Stored data:

• • • • • • •

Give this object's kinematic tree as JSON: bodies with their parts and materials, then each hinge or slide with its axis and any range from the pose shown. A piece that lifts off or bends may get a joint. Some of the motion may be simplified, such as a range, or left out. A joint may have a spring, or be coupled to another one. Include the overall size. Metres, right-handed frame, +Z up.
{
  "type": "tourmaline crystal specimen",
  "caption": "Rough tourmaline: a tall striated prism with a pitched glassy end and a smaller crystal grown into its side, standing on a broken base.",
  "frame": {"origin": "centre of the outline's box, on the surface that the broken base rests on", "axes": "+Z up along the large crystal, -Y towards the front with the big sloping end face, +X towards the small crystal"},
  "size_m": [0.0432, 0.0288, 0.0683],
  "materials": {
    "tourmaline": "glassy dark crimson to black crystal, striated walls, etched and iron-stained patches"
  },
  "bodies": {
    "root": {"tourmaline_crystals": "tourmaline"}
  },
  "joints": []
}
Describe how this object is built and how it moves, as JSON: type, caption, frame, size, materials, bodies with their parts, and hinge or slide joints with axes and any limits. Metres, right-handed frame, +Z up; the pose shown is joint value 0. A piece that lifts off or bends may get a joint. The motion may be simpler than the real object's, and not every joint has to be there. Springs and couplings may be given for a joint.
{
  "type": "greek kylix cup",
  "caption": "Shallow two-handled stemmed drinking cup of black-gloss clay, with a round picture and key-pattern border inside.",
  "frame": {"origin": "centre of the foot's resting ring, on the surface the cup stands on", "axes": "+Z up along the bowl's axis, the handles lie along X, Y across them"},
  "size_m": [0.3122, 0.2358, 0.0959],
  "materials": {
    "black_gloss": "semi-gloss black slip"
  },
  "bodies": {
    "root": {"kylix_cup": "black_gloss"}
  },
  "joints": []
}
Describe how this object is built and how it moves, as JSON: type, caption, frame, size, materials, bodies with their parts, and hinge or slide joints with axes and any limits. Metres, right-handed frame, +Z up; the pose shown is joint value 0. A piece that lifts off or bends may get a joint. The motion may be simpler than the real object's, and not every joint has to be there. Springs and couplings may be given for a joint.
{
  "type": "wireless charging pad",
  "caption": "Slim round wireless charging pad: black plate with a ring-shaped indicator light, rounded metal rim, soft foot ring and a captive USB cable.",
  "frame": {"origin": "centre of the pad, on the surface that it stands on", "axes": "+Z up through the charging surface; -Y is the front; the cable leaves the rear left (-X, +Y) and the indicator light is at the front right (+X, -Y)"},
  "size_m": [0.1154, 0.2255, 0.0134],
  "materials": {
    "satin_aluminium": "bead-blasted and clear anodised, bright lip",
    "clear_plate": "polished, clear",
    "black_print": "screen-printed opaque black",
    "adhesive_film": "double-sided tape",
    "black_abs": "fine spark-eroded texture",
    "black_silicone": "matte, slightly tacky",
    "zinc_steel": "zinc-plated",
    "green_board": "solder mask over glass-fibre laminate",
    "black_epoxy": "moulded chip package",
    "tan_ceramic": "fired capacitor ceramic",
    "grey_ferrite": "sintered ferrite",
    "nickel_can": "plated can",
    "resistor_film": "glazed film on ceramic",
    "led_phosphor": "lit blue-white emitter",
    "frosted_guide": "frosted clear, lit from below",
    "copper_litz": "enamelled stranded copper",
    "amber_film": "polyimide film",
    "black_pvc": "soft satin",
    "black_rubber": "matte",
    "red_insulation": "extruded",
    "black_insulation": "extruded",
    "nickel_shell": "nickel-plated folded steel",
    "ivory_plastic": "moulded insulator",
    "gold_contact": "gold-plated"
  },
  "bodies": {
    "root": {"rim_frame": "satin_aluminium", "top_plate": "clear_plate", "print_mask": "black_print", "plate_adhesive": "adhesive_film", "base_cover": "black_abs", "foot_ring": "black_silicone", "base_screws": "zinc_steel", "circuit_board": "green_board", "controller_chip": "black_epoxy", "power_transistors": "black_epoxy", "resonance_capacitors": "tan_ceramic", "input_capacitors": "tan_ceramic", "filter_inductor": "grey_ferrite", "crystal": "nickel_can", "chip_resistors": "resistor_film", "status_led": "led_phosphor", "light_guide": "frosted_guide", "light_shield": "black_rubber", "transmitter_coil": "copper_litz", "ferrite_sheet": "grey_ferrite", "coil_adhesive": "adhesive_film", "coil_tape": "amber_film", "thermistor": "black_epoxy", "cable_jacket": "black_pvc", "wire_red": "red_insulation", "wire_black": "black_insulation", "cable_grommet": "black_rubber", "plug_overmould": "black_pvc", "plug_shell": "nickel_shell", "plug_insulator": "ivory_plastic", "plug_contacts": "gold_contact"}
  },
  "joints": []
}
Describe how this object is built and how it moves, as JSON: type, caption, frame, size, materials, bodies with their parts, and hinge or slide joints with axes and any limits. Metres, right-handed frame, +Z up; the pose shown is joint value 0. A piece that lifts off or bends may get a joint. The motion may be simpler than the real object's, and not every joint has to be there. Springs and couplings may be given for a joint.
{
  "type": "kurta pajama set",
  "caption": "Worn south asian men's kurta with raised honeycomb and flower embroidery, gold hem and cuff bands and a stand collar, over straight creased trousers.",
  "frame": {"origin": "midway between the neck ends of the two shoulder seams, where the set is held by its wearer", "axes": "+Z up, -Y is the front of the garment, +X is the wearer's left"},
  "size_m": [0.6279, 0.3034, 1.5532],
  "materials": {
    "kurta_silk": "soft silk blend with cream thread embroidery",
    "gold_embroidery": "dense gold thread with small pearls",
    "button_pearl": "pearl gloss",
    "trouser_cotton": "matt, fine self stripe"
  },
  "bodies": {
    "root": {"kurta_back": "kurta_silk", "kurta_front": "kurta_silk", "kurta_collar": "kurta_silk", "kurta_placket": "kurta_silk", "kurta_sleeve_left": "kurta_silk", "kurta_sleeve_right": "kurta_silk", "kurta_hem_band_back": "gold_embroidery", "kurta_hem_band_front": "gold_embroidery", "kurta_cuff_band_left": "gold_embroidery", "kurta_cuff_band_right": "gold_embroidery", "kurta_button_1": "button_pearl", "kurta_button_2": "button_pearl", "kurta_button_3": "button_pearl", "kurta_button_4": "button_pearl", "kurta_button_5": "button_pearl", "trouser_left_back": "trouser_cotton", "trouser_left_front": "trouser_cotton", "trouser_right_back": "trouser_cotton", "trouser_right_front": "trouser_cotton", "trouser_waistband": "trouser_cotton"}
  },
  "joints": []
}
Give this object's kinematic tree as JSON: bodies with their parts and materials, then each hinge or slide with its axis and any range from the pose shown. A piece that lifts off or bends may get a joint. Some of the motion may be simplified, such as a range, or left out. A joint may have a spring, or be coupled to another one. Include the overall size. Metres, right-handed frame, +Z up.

• • • • • • •

→ **Task requirements**
Take the records above and return them exactly as written.

→ **Response to this task**
Give this object's kinematic tree as JSON: bodies with their parts and materials, then each hinge or slide with its axis and any range from the pose shown. A piece that lifts off or bends may get a joint. Some of the motion may be simplified, such as a range, or left out. A joint may have a spring, or be coupled to another one. Include the overall size. Metres, right-handed frame, +Z up.
{
  "type": "tourmaline crystal specimen",
  "caption": "Rough tourmaline: a tall striated prism with a pitched glassy end and a smaller crystal grown into its side, standing on a broken base.",
  "frame": {"origin": "centre of the outline's box, on the surface that the broken base rests on", "axes": "+Z up along the large crystal, -Y towards the front with the big sloping end face, +X towards the small crystal"},
  "size_m": [0.0432, 0.0288, 0.0683],
  "materials": {
    "tourmaline": "glassy dark crimson to black crystal, striated walls, etched and iron-stained patches"
  },
  "bodies": {
    "root": {"tourmaline_crystals": "tourmaline"}
  },
  "joints": []
}
Describe how this object is built and how it moves, as JSON: type, caption, frame, size, materials, bodies with their parts, and hinge or slide joints with axes and any limits. Metres, right-handed frame, +Z up; the pose shown is joint value 0. A piece that lifts off or bends may get a joint. The motion may be simpler than the real object's, and not every joint has to be there. Springs and couplings may be given for a joint.
{
  "type": "greek kylix cup",
  "caption": "Shallow two-handled stemmed drinking cup of black-gloss clay, with a round picture and key-pattern border inside.",
  "frame": {"origin": "centre of the foot's resting ring, on the surface the cup stands on", "axes": "+Z up along the bowl's axis, the handles lie along X, Y across them"},
  "size_m": [0.3122, 0.2358, 0.0959],
  "materials": {
    "black_gloss": "semi-gloss black slip"
  },
  "bodies": {
    "root": {"kylix_cup": "black_gloss"}
  },
  "joints": []
}
Describe how this object is built and how it moves, as JSON: type, caption, frame, size, materials, bodies with their parts, and hinge or slide joints with axes and any limits. Metres, right-handed frame, +Z up; the pose shown is joint value 0. A piece that lifts off or bends may get a joint. The motion may be simpler than the real object's, and not every joint has to be there. Springs and couplings may be given for a joint.
{
  "type": "wireless charging pad",
  "caption": "Slim round wireless charging pad: black plate with a ring-shaped indicator light, rounded metal rim, soft foot ring and a captive USB cable.",
  "frame": {"origin": "centre of the pad, on the surface that it stands on", "axes": "+Z up through the charging surface; -Y is the front; the cable leaves the rear left (-X, +Y) and the indicator light is at the front right (+X, -Y)"},
  "size_m": [0.1154, 0.2255, 0.0134],
  "materials": {
    "satin_aluminium": "bead-blasted and clear anodised, bright lip",
    "clear_plate": "polished, clear",
    "black_print": "screen-printed opaque black",
    "adhesive_film": "double-sided tape",
    "black_abs": "fine spark-eroded texture",
    "black_silicone": "matte, slightly tacky",
    "zinc_steel": "zinc-plated",
    "green_board": "solder mask over glass-fibre laminate",
    "black_epoxy": "moulded chip package",
    "tan_ceramic": "fired capacitor ceramic",
    "grey_ferrite": "sintered ferrite",
    "nickel_can": "plated can",
    "resistor_film": "glazed film on ceramic",
    "led_phosphor": "lit blue-white emitter",
    "frosted_guide": "frosted clear, lit from below",
    "copper_litz": "enamelled stranded copper",
    "amber_film": "polyimide film",
    "black_pvc": "soft satin",
    "black_rubber": "matte",
    "red_insulation": "extruded",
    "black_insulation": "extruded",
    "nickel_shell": "nickel-plated folded steel",
    "ivory_plastic": "moulded insulator",
    "gold_contact": "gold-plated"
  },
  "bodies": {
    "root": {"rim_frame": "satin_aluminium", "top_plate": "clear_plate", "print_mask": "black_print", "plate_adhesive": "adhesive_film", "base_cover": "black_abs", "foot_ring": "black_silicone", "base_screws": "zinc_steel", "circuit_board": "green_board", "controller_chip": "black_epoxy", "power_transistors": "black_epoxy", "resonance_capacitors": "tan_ceramic", "input_capacitors": "tan_ceramic", "filter_inductor": "grey_ferrite", "crystal": "nickel_can", "chip_resistors": "resistor_film", "status_led": "led_phosphor", "light_guide": "frosted_guide", "light_shield": "black_rubber", "transmitter_coil": "copper_litz", "ferrite_sheet": "grey_ferrite", "coil_adhesive": "adhesive_film", "coil_tape": "amber_film", "thermistor": "black_epoxy", "cable_jacket": "black_pvc", "wire_red": "red_insulation", "wire_black": "black_insulation", "cable_grommet": "black_rubber", "plug_overmould": "black_pvc", "plug_shell": "nickel_shell", "plug_insulator": "ivory_plastic", "plug_contacts": "gold_contact"}
  },
  "joints": []
}
Describe how this object is built and how it moves, as JSON: type, caption, frame, size, materials, bodies with their parts, and hinge or slide joints with axes and any limits. Metres, right-handed frame, +Z up; the pose shown is joint value 0. A piece that lifts off or bends may get a joint. The motion may be simpler than the real object's, and not every joint has to be there. Springs and couplings may be given for a joint.
{
  "type": "kurta pajama set",
  "caption": "Worn south asian men's kurta with raised honeycomb and flower embroidery, gold hem and cuff bands and a stand collar, over straight creased trousers.",
  "frame": {"origin": "midway between the neck ends of the two shoulder seams, where the set is held by its wearer", "axes": "+Z up, -Y is the front of the garment, +X is the wearer's left"},
  "size_m": [0.6279, 0.3034, 1.5532],
  "materials": {
    "kurta_silk": "soft silk blend with cream thread embroidery",
    "gold_embroidery": "dense gold thread with small pearls",
    "button_pearl": "pearl gloss",
    "trouser_cotton": "matt, fine self stripe"
  },
  "bodies": {
    "root": {"kurta_back": "kurta_silk", "kurta_front": "kurta_silk", "kurta_collar": "kurta_silk", "kurta_placket": "kurta_silk", "kurta_sleeve_left": "kurta_silk", "kurta_sleeve_right": "kurta_silk", "kurta_hem_band_back": "gold_embroidery", "kurta_hem_band_front": "gold_embroidery", "kurta_cuff_band_left": "gold_embroidery", "kurta_cuff_band_right": "gold_embroidery", "kurta_button_1": "button_pearl", "kurta_button_2": "button_pearl", "kurta_button_3": "button_pearl", "kurta_button_4": "button_pearl", "kurta_button_5": "button_pearl", "trouser_left_back": "trouser_cotton", "trouser_left_front": "trouser_cotton", "trouser_right_back": "trouser_cotton", "trouser_right_front": "trouser_cotton", "trouser_waistband": "trouser_cotton"}
  },
  "joints": []
}
Give this object's kinematic tree as JSON: bodies with their parts and materials, then each hinge or slide with its axis and any range from the pose shown. A piece that lifts off or bends may get a joint. Some of the motion may be simplified, such as a range, or left out. A joint may have a spring, or be coupled to another one. Include the overall size. Metres, right-handed frame, +Z up.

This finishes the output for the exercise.